Tangent: I’ve never been able to figure out why introverts (like myself) still seek and absorb so much ambient media. It isn’t that I take much joy from standing around the watercooler (proverbial or not) chatting about the latest SNL/Lonely Island music video or Jesse Jackson Jr.

Lots of thoughts on this, but let me just propose this: the demarcations are fluid and permeable; there’s nothing intrinsic to the stories themselves that puts them in one category or another; and it’s largely a function of the mode we’re relating to the information we’re seeking that puts them in one category or another.

For instance, the internet is highly tolerant of temporary obsessions where readers lurk among expert communities. Let’s say you’re momentarily charmed by a passing reference to the wrestler “Hacksaw” Jim Duggan, and spend 10-30 minutes scouring the web for everything about him. Your ambient awareness has just been transformed into expert awareness. Then again, maybe not; after all, if this is just part of the way you typically react to ambient info-noise, then it’s hard to differentiate.

What to make of fan culture? especially sports, television programming, etc., obsessions that are seasonal.

I’m always struck by how much time local TV news spends on traffic and weather, but they are, after all, in many cases the most functional kind of information a TV news show can give.

grover says…

Isn’t there a blog where no comment is allowed to be used twice?

Maybe that could be adapted to local newspapers. If and article or column doesn’t add something substantially new, it gets rejected out of hand.

Sadly, it seems that fluffy AP wire stuff beats out in-depth local coverage.

Tim, you’re absolutely right about the permeability of these categories. I meant to include that as a note in my post, and “thin membrane” was the term I was going to use to describe the separations between these three.

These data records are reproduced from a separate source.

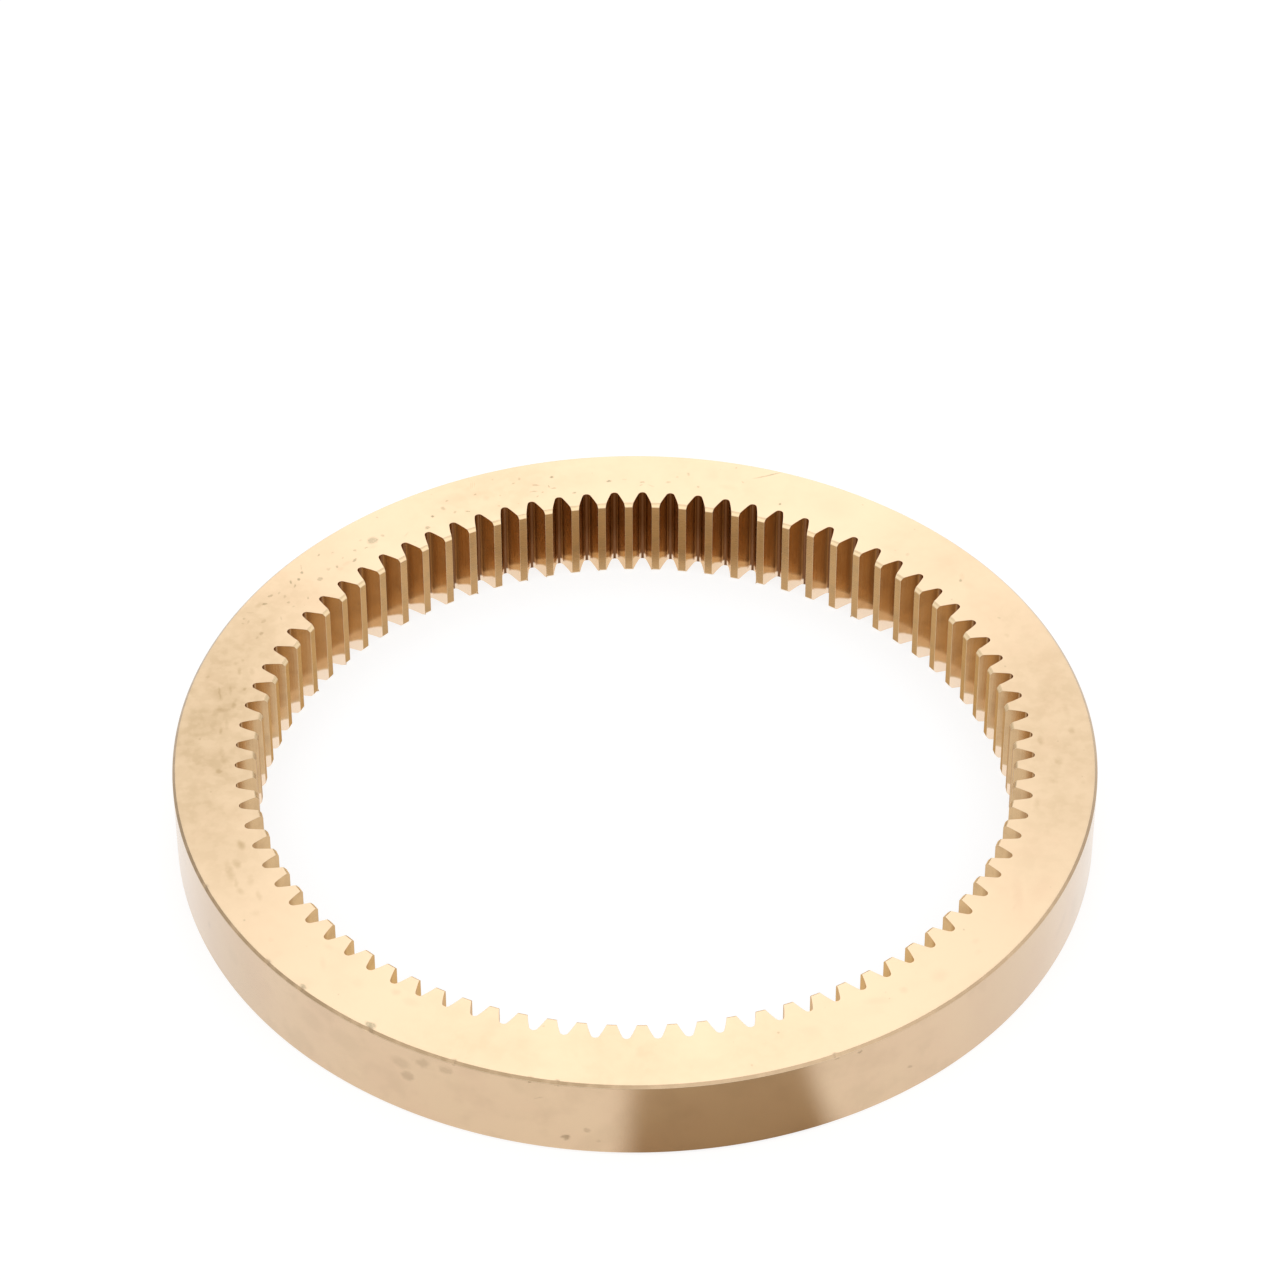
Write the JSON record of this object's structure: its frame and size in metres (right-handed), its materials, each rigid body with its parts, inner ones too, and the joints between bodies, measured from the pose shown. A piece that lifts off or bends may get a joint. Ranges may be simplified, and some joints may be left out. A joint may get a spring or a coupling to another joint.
{
  "type": "internal ring gear",
  "caption": "Flat brass ring with fine straight involute teeth all round its bore and a plain turned rim.",
  "frame": {"origin": "centre of the bottom face, on the gear's axis", "axes": "+Z along the gear's axis, up from the face that it rests on; +X through the middle of one tooth space"},
  "size_m": [0.052, 0.052, 0.0052],
  "materials": {
    "brass": "turned and faced brass, satin"
  },
  "bodies": {
    "root": {"ring_gear": "brass"}
  },
  "joints": []
}
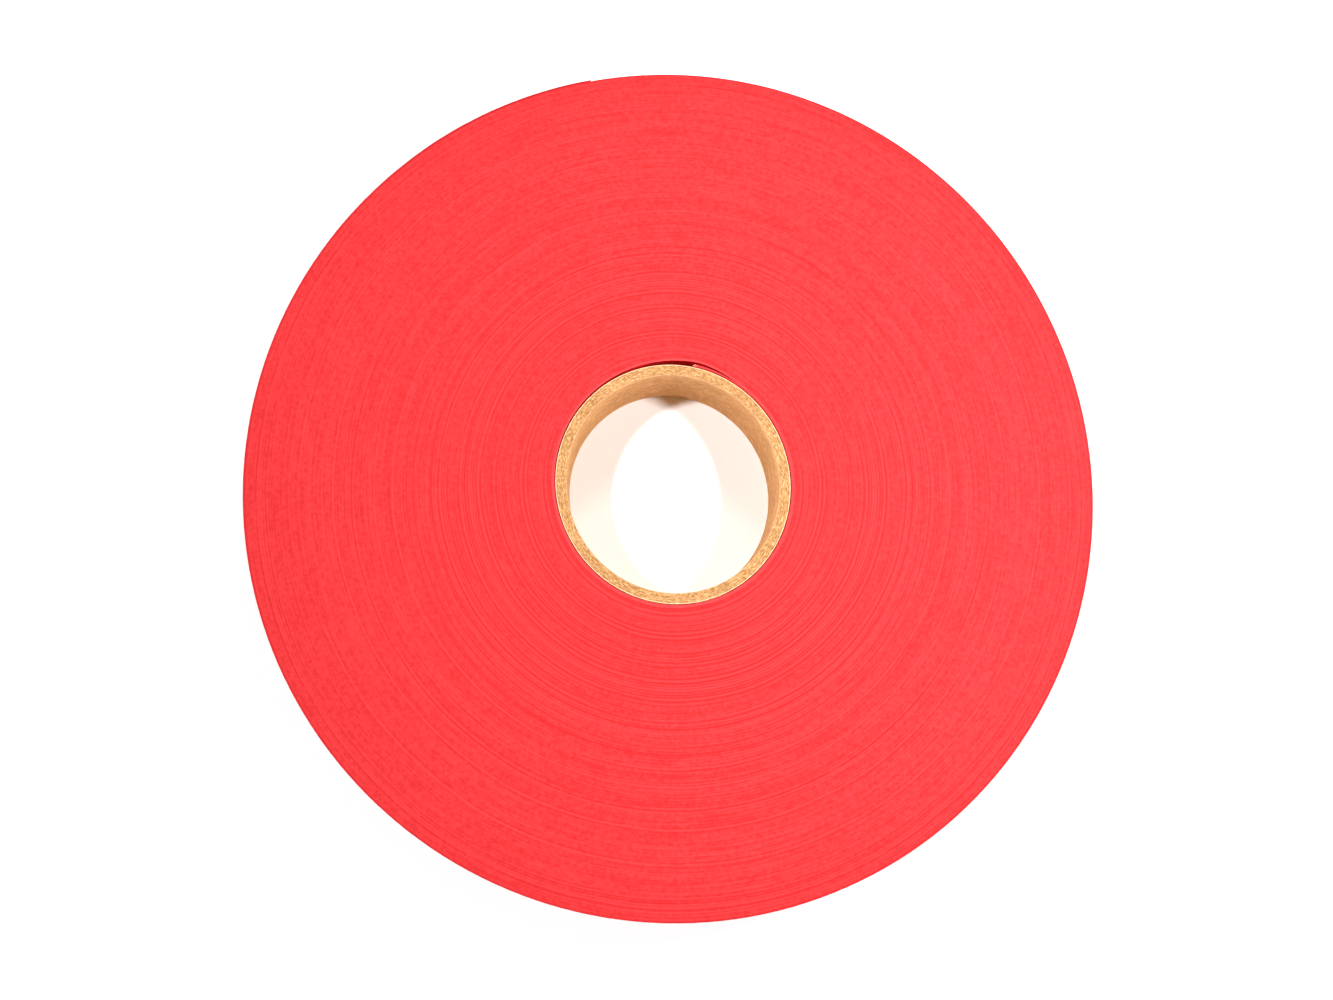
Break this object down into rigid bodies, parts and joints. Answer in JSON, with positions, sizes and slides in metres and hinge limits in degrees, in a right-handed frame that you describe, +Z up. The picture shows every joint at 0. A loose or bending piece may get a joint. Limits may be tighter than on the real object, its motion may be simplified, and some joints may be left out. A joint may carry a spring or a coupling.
{
  "type": "electrical tape roll",
  "caption": "Long roll of red vinyl electrical tape wound flush on a narrow kraft paper core, with a free outer tail that peels and curls away from the roll.",
  "frame": {"origin": "on the axis of the core's bore, at the level of the side face that the roll lies on", "axes": "+Z up along the bore's axis; +Y towards the side where the free tail ends; the strip winds outwards clockwise seen from +Z"},
  "size_m": [0.1497, 0.1497, 0.0191],
  "materials": {
    "kraft_paper": "matte",
    "core_board": "matte",
    "red_vinyl": "satin"
  },
  "bodies": {
    "roll": {"core_liner": "kraft_paper", "core_ply_2": "core_board", "core_ply_3": "core_board", "core_ply_4": "core_board", "core_outer_ply": "kraft_paper", "strip_start": "red_vinyl", "first_turns": "red_vinyl", "wound_stretch_1": "red_vinyl", "wound_stretch_2": "red_vinyl", "wound_stretch_3": "red_vinyl", "wound_stretch_4": "red_vinyl", "wound_stretch_5": "red_vinyl", "wound_stretch_6": "red_vinyl", "last_turns": "red_vinyl"},
    "tail_1": {"tail_segment_1": "red_vinyl"},
    "tail_2": {"tail_segment_2": "red_vinyl"},
    "tail_3": {"tail_segment_3": "red_vinyl"},
    "tail_4": {"tail_segment_4": "red_vinyl"},
    "tail_5": {"tail_segment_5": "red_vinyl"},
    "tail_6": {"tail_segment_6": "red_vinyl"}
  },
  "joints": [
    {"name": "tail_peel_1", "type": "hinge", "parent": "roll", "child": "tail_1", "pos_m": [-0.04718, 0.0583, 0.00953], "axis": [0, 0, 1], "range_deg": [0, 20]},
    {"name": "tail_peel_2", "type": "hinge", "parent": "tail_1", "child": "tail_2", "pos_m": [-0.04237, 0.06188, 0.00953], "axis": [0, 0, 1], "range_deg": [0, 20]},
    {"name": "tail_peel_3", "type": "hinge", "parent": "tail_2", "child": "tail_3", "pos_m": [-0.03729, 0.06507, 0.00953], "axis": [0, 0, 1], "range_deg": [0, 20]},
    {"name": "tail_peel_4", "type": "hinge", "parent": "tail_3", "child": "tail_4", "pos_m": [-0.03197, 0.06784, 0.00953], "axis": [0, 0, 1], "range_deg": [0, 20]},
    {"name": "tail_peel_5", "type": "hinge", "parent": "tail_4", "child": "tail_5", "pos_m": [-0.02645, 0.07018, 0.00953], "axis": [0, 0, 1], "range_deg": [0, 20]},
    {"name": "tail_peel_6", "type": "hinge", "parent": "tail_5", "child": "tail_6", "pos_m": [-0.02075, 0.07207, 0.00953], "axis": [0, 0, 1], "range_deg": [0, 20]}
  ],
  "couplings": [
    {"joint": "tail_peel_2", "follows": "tail_peel_1", "ratio": 1},
    {"joint": "tail_peel_3", "follows": "tail_peel_1", "ratio": 1},
    {"joint": "tail_peel_4", "follows": "tail_peel_1", "ratio": 1},
    {"joint": "tail_peel_5", "follows": "tail_peel_1", "ratio": 1},
    {"joint": "tail_peel_6", "follows": "tail_peel_1", "ratio": 1}
  ]
}
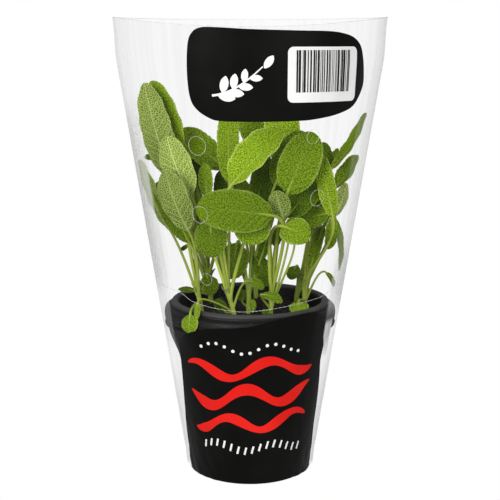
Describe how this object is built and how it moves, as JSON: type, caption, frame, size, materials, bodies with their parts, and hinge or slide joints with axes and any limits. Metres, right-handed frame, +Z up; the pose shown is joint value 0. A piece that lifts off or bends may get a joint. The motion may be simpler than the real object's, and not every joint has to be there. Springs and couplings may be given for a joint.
{
  "type": "potted sage",
  "caption": "Bushy young sage in a round black nursery pot, standing in a clear tapered plastic sleeve with an open top, punched vents and plain printed patches.",
  "frame": {"origin": "on the surface that the pot stands on, under the middle of the pot", "axes": "+Z up along the pot's axis, -Y towards the printed front of the sleeve, +X to the right seen from the front"},
  "size_m": [0.173, 0.1719, 0.29],
  "materials": {
    "pot_plastic": "moulded black plastic with a soft sheen",
    "soil": "damp, crumbly potting soil",
    "film": "thin clear glossy film",
    "print": "opaque black ink on the film",
    "foliage": "soft, finely pebbled grey-green leaf"
  },
  "bodies": {
    "root": {"pot": "pot_plastic", "soil": "soil", "sleeve": "film", "plant_left": "foliage", "plant_front": "foliage", "plant_middle": "foliage", "plant_right_middle": "foliage", "plant_right": "foliage", "plant_back_left": "foliage", "plant_back_middle": "foliage", "plant_back_right": "foliage"}
  },
  "joints": []
}
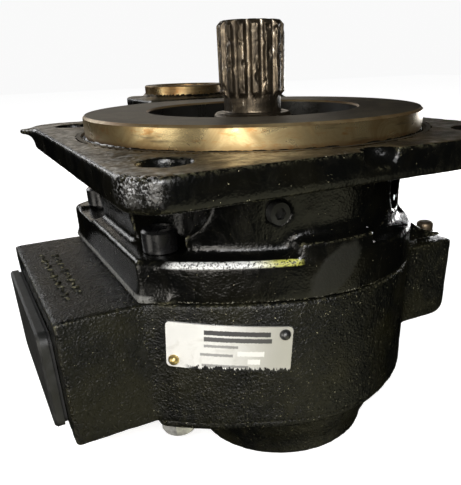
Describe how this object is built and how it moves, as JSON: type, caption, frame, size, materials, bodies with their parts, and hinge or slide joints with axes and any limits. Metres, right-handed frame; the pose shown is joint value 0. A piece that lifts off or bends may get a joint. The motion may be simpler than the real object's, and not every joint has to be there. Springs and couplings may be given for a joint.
{
  "type": "hydraulic gear pump",
  "caption": "External gear pump with a square mounting flange and round pilot, splined drive shaft, cast body with side port blocks, capped inlet, open outlet and a riveted blank nameplate.",
  "frame": {"origin": "on the drive shaft's axis, in the plane of the mounting face", "axes": "+Z along the shaft towards its free end, +X towards the outlet port, +Y from the drive gear towards the idler gear"},
  "size_m": [0.1844, 0.2035, 0.1755],
  "materials": {
    "casing_paint": "oily black enamel over rough cast iron, with bare machined faces on the flange pilot and port collar",
    "shaft_steel": "oily hardened steel",
    "bronze": "turned bronze",
    "seal_rubber": "matt rubber",
    "bright_steel": "ground steel",
    "dark_screw_steel": "black oxide under black enamel",
    "nut_steel": "dull plated steel with paint on it",
    "cap_plastic": "satin black moulding",
    "gasket": "matt sheet",
    "plug_brown": "stained brass",
    "plate_aluminium": "satin etched sheet",
    "rivet_brass": "domed brass",
    "rivet_steel": "dark domed steel"
  },
  "bodies": {
    "housing": {"mounting_cover": "casing_paint", "gear_housing": "casing_paint", "rear_cover": "casing_paint", "front_wear_plate": "bronze", "rear_wear_plate": "bronze", "front_drive_bush": "bronze", "front_idler_bush": "bronze", "rear_drive_bush": "bronze", "rear_idler_bush": "bronze", "front_pressure_seal": "seal_rubber", "rear_pressure_seal": "seal_rubber", "front_joint_seal": "seal_rubber", "rear_joint_seal": "seal_rubber", "shaft_seal_case": "bright_steel", "shaft_seal_lip": "seal_rubber", "seal_circlip": "bright_steel", "front_dowels": "bright_steel", "rear_dowels": "bright_steel", "cover_screws": "dark_screw_steel", "rear_nuts": "nut_steel", "inlet_port_cover": "cap_plastic", "inlet_gasket": "gasket", "bleed_plug": "plug_brown", "gallery_plug": "dark_screw_steel", "nameplate": "plate_aluminium", "nameplate_rivet_brass": "rivet_brass", "nameplate_rivet_steel": "rivet_steel"},
    "drive_shaft": {"drive_gear_shaft": "shaft_steel"},
    "idler_shaft": {"idler_gear_shaft": "shaft_steel"}
  },
  "joints": [
    {"name": "drive_spin", "type": "hinge", "parent": "housing", "child": "drive_shaft", "pos_m": [0, 0, 0], "axis": [0, 0, 1], "continuous": true},
    {"name": "idler_spin", "type": "hinge", "parent": "housing", "child": "idler_shaft", "pos_m": [0, 0.057, 0], "axis": [0, 0, 1], "continuous": true}
  ],
  "couplings": [
    {"joint": "idler_spin", "follows": "drive_spin", "ratio": -1}
  ]
}
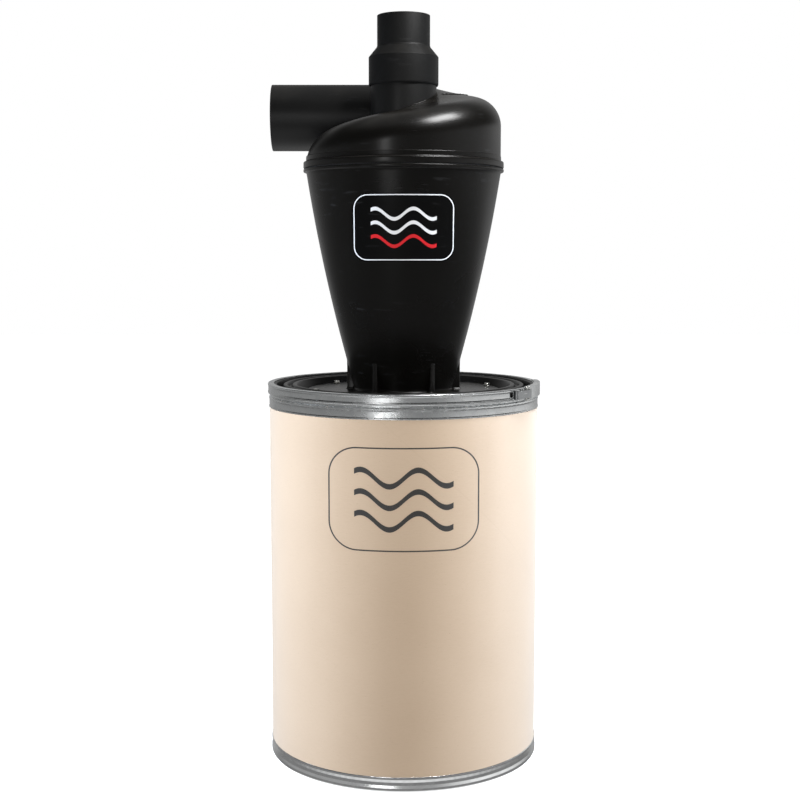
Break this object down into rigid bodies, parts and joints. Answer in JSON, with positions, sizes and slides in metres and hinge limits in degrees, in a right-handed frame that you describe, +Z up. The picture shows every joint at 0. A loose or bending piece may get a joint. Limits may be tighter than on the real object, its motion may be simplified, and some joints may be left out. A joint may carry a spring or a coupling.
{
  "type": "dust collector",
  "caption": "Cyclone dust separator with a spiral head and side inlet, bolted to the recessed lid of a round fibre drum that a lever-lock ring clamps shut.",
  "frame": {"origin": "on the floor under the drum's axis", "axes": "+Z up along the axis of drum and cyclone, -Y the front, the inlet tube points along -X at the back"},
  "size_m": [0.5246, 0.5228, 1.4145],
  "materials": {
    "kraft_fibre": "matt wound kraft paper",
    "galvanised_steel": "rolled galvanised sheet",
    "zinc_plated_steel": "zinc plated",
    "black_moulding": "satin black moulding",
    "black_rubbery_plastic": "matt black moulding",
    "seal_rubber": "matt foam rubber",
    "label_plate": "printed plastic sheet"
  },
  "bodies": {
    "drum": {"drum_body": "kraft_fibre", "drum_bottom": "kraft_fibre", "bottom_chime": "galvanised_steel", "top_chime": "galvanised_steel"},
    "ring_right": {"ring_band_right": "galvanised_steel", "pivot_bracket": "galvanised_steel", "pivot_pin": "zinc_plated_steel"},
    "ring_left": {"ring_band_left": "galvanised_steel", "catch_bracket": "galvanised_steel"},
    "latch_lever": {"lever": "galvanised_steel", "link_pin": "zinc_plated_steel"},
    "latch_link": {"link": "galvanised_steel", "catch_pin": "zinc_plated_steel"},
    "cyclone": {"lid": "black_moulding", "lid_gasket": "seal_rubber", "base_gasket": "seal_rubber", "cyclone_cone": "black_moulding", "joint_seal": "seal_rubber", "cyclone_head": "black_moulding", "inlet_tube": "black_moulding", "outlet_tube": "black_moulding", "base_bolts": "zinc_plated_steel", "bolt_washers": "zinc_plated_steel", "nut_washers": "zinc_plated_steel", "base_nuts": "zinc_plated_steel", "cyclone_label": "label_plate"},
    "hose_reducer": {"reducer": "black_rubbery_plastic"}
  },
  "joints": [
    {"name": "ring_right_spread", "type": "hinge", "parent": "drum", "child": "ring_right", "pos_m": [-0.21232, 0.15145, 0.7123], "axis": [0, 0, 1], "range_deg": [0, 1.17], "deforming": ["ring_band_right"]},
    {"name": "ring_left_spread", "type": "hinge", "parent": "ring_right", "child": "ring_left", "pos_m": [-0.21232, 0.15145, 0.7123], "axis": [0, 0, -1], "range_deg": [0, 2.34], "deforming": ["ring_band_left"]},
    {"name": "lever_swing", "type": "hinge", "parent": "ring_right", "child": "latch_lever", "pos_m": [0.22526, -0.14185, 0.7123], "axis": [0, 0, -1], "range_deg": [0, 165]},
    {"name": "link_swing", "type": "hinge", "parent": "latch_lever", "child": "latch_link", "pos_m": [0.231, -0.13229, 0.7123], "axis": [0, 0, 1], "range_deg": [0, 158]},
    {"name": "lid_lift", "type": "slide", "parent": "drum", "child": "cyclone", "axis": [0, 0, 1], "range_m": [0, 0.25]},
    {"name": "reducer_lift", "type": "slide", "parent": "cyclone", "child": "hose_reducer", "axis": [0, 0, 1], "range_m": [0, 0.06]}
  ],
  "couplings": [
    {"joint": "ring_right_spread", "follows": "lever_swing", "ratio": 0.007046},
    {"joint": "ring_left_spread", "follows": "lever_swing", "ratio": 0.014092},
    {"joint": "link_swing", "follows": "lever_swing", "ratio": 0.9553}
  ]
}
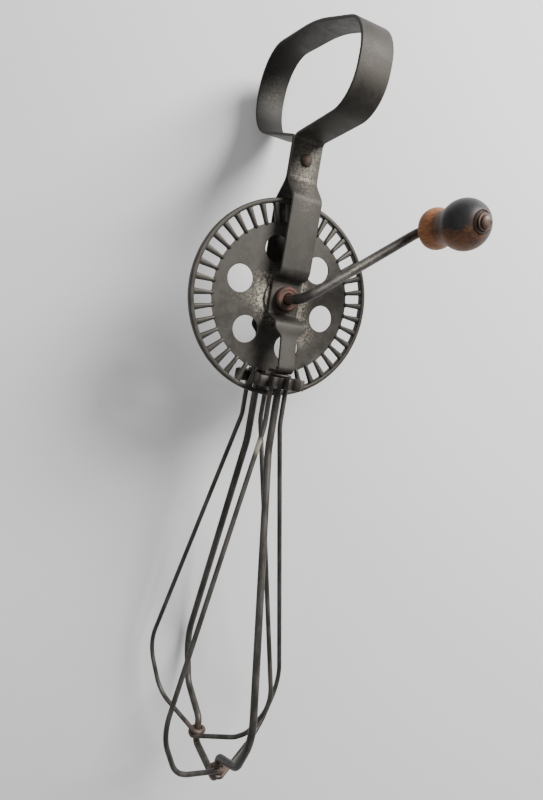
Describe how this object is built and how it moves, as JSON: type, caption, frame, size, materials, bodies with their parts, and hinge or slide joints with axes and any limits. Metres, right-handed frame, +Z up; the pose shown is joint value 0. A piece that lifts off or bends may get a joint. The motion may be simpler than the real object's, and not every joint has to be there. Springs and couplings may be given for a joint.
{
  "type": "rotary egg beater",
  "caption": "Hand-cranked rotary egg beater: bent strap handle, windowed drive wheel, pinions and counter-turning wire dashers on a fixed wire, turned wood knob.",
  "frame": {"origin": "the hanging point, under the inner top of the handle loop on the tool's centre line", "axes": "+Z up along the tool from the dashers to the handle, wheel axis along Y with the crank and knob towards -Y, +X to the right seen from the crank side"},
  "size_m": [0.092, 0.1054, 0.3091],
  "materials": {
    "strap_steel": "tarnished tinned steel, satin",
    "wheel_steel": "tarnished tinned steel, satin",
    "wire_steel": "worn tinned wire with a little rust at the eyes",
    "bright_tin": "brighter tin plate, scuffed",
    "collar_brown": "reddish-brown oxidised steel",
    "knob_wood": "turned hardwood, worn black lacquer over an orange-brown ground"
  },
  "bodies": {
    "frame": {"frame_band": "strap_steel", "shank_rivet": "strap_steel", "frame_wire": "wire_steel", "front_thrust_washer": "bright_tin", "back_thrust_washer": "bright_tin"},
    "drive": {"gear_wheel": "wheel_steel", "hub_sleeve": "collar_brown", "front_hub_washer": "bright_tin", "back_hub_washer": "bright_tin", "rear_washer": "bright_tin", "crank_rod": "wire_steel", "knob_end_washer": "bright_tin"},
    "knob": {"knob": "knob_wood"},
    "front_dasher": {"front_pinion": "wheel_steel", "front_dasher_wire": "wire_steel"},
    "back_dasher": {"back_pinion": "wheel_steel", "back_dasher_wire": "wire_steel"}
  },
  "joints": [
    {"name": "crank_turn", "type": "hinge", "parent": "frame", "child": "drive", "pos_m": [0, 0, -0.1032], "axis": [0, 1, 0], "continuous": true},
    {"name": "knob_spin", "type": "hinge", "parent": "drive", "child": "knob", "pos_m": [0.0437, -0.0435, -0.06819], "axis": [0, 1, 0], "continuous": true},
    {"name": "front_dasher_turn", "type": "hinge", "parent": "frame", "child": "front_dasher", "pos_m": [0, -0.0102, -0.1358], "axis": [0, 0.0154, 0.9999], "continuous": true},
    {"name": "back_dasher_turn", "type": "hinge", "parent": "frame", "child": "back_dasher", "pos_m": [0, 0.0102, -0.1358], "axis": [0, -0.0154, 0.9999], "continuous": true}
  ],
  "couplings": [
    {"joint": "front_dasher_turn", "follows": "crank_turn", "ratio": 4},
    {"joint": "back_dasher_turn", "follows": "crank_turn", "ratio": -4}
  ]
}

In fact, to the extent that I have an answer to the last question – how you point someone like me to a boring-but-important story – it requires permeating the membrane that separates these modes. Doubly in fact (?), the model I have in mind somewhat resembles your “Hacksaw” example, Tim.

Gary, oddly, one of the sources that I find most useful for that functional stuff is Del.icio.us Popular.

Matt,

Its awesome that you mention Del.icio.us Popular for that. It was exactly what I was thinking about when I was writing the functional comment.

The reason why I prefer the periodical format of sites like A List Apart, was because of my use of Del.icio.us. I’ve found that I have to throttle down what I allow myself to click on…otherwise I cannot absorb any of it.

To put it another way, during the average day I roll through about ~100 entries that require ambient-level attention. While I can only really deal with 3-10 entries that require functional-level attention. This creates some weird occurrences…for instance the recent article about 10 useful iPhone Tricks (http://www.taptaptap.com/blog/10-useful-iphone-tips-and-tricks/) popped up prominently on 2 sites that I normally go to for functional-level information. However, I didn’t actually read it (surprisingly useful) until it flowed through a site I use primarily for ambient-level content.

The place I know of that allows a comment only once is XKCD chat.